Cogdell has said there is no connection between his support of additional funding for the C.W. Williams Community Health Center and his subsequent hire as its attorney.

“We have a responsibility of accountability,” Cogdell told his fellow commissioner this week before being elected chairman.

“I am a Democrat. I have not abandoned the political party that I’m registered with,” Cogdell said. “However, I would never place party allegiance over people and what I believe is in the best interest of the community. I do what I think is right. I’ll sleep well tonight.”

How well he’ll sleep after the facts come out about his relationship with the C.W. Williams Community Health Center remains to be seen.

In his claw to become board chairman, Cogdell called for a change from politics as usual. It now entirely unsurprisingly appears to have remained very much the same: blood in, blood out.

UPDATE: Cogdell reiterates that everything was above-board in his dealings with C.W. Williams and he’s compiling documentation to prove it. WSOC reports:

Cogdell’s spokesperson said he’s getting all of his documents together to prove there was no back door deal and that he’s talking to county staff about how to do the investigation because it can get expensive.

In the meantime, he emailed Eyewitness News a statement, saying, “I was never even approached about the possibility of working with the organization until at least a month after the final budget adoption.”
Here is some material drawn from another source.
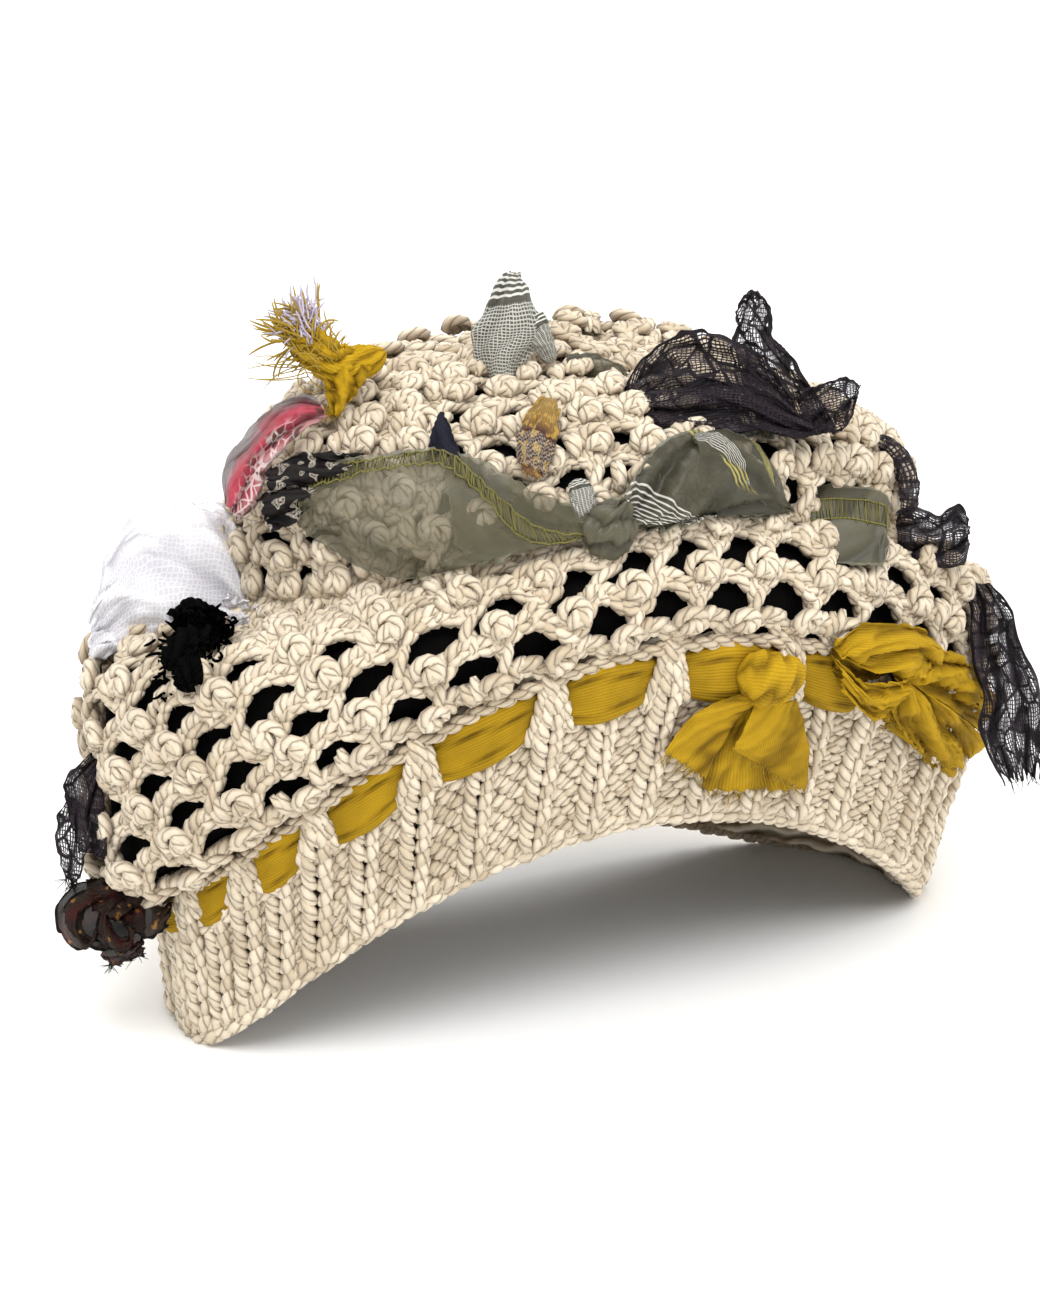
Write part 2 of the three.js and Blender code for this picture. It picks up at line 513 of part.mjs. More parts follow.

The only other people who would know for sure work at C.W. Williams. Its board chairman, Skip Haygood, confirms what Cogdell said, emailing Eyewitness News, “There was absolutely no discussion of a possible opportunity to provide legal services for Mr. Cogdell with our organization before the close of budget negotiations.”

Haygood said Cogdell had done legal work for his church and did a good job.

So now Cogdell has a spokesperson? Geez.